Thread: Making the C collation less inclined to abort abbreviation

Making the C collation less inclined to abort abbreviation

From
Peter Geoghegan
Date:
The C collation is treated exactly the same as other collations when
considering whether the generation of abbreviated keys for text should
continue. This doesn't make much sense. With text, the big cost that
we are concerned about going to waste should abbreviated keys not
capture sufficient entropy is the cost of n strxfrm() calls. However,
the C collation doesn't use strxfrm() -- it uses memcmp(), which is
far cheaper.

With other types, like numeric and now UUID, the cost of generating an
abbreviated key is significantly lower than text when using collations
other than the C collation. Their cost models reflect this, and abort
abbreviation far less aggressively than text's, even though the
trade-off is very similar when text uses the C collation.
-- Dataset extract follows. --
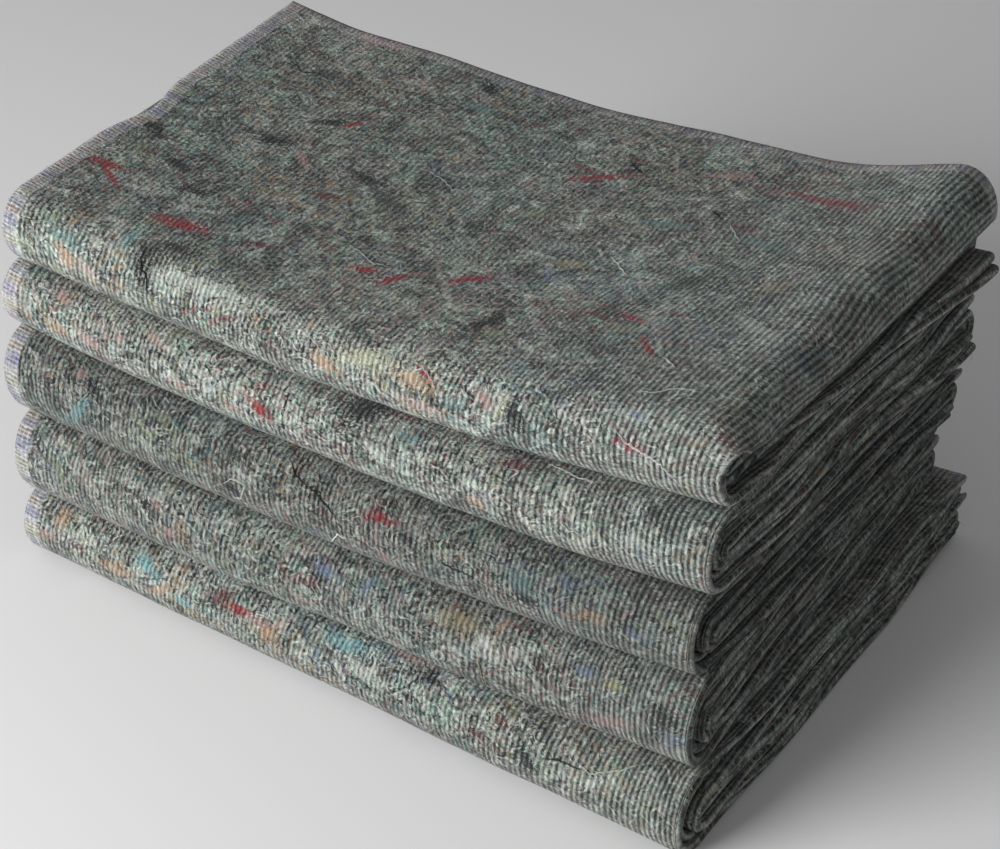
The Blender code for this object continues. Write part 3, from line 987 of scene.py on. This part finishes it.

Attached patch fixes this inconsistency by making it significantly
less likely that abbreviation will be aborted when the C collation is
in use. The behavior with other collations is unchanged. This should
be backpatched to 9.5 as a bugfix, IMV.

--
Peter Geoghegan

Attachment

Re: Making the C collation less inclined to abort abbreviation

From
Robert Haas
Date:
On Sun, Nov 29, 2015 at 4:02 PM, Peter Geoghegan <pg@heroku.com> wrote:
> The C collation is treated exactly the same as other collations when
> considering whether the generation of abbreviated keys for text should
> continue. This doesn't make much sense. With text, the big cost that
> we are concerned about going to waste should abbreviated keys not
> capture sufficient entropy is the cost of n strxfrm() calls. However,
> the C collation doesn't use strxfrm() -- it uses memcmp(), which is
> far cheaper.
>
> With other types, like numeric and now UUID, the cost of generating an
> abbreviated key is significantly lower than text when using collations
> other than the C collation. Their cost models reflect this, and abort
> abbreviation far less aggressively than text's, even though the
> trade-off is very similar when text uses the C collation.
>
> Attached patch fixes this inconsistency by making it significantly
> less likely that abbreviation will be aborted when the C collation is
> in use. The behavior with other collations is unchanged. This should
> be backpatched to 9.5 as a bugfix, IMV.

Could you provide a test case where this change is a winner for the C
locale but a loser for some other locale?

-- 
Robert Haas
EnterpriseDB: http://www.enterprisedb.com
The Enterprise PostgreSQL Company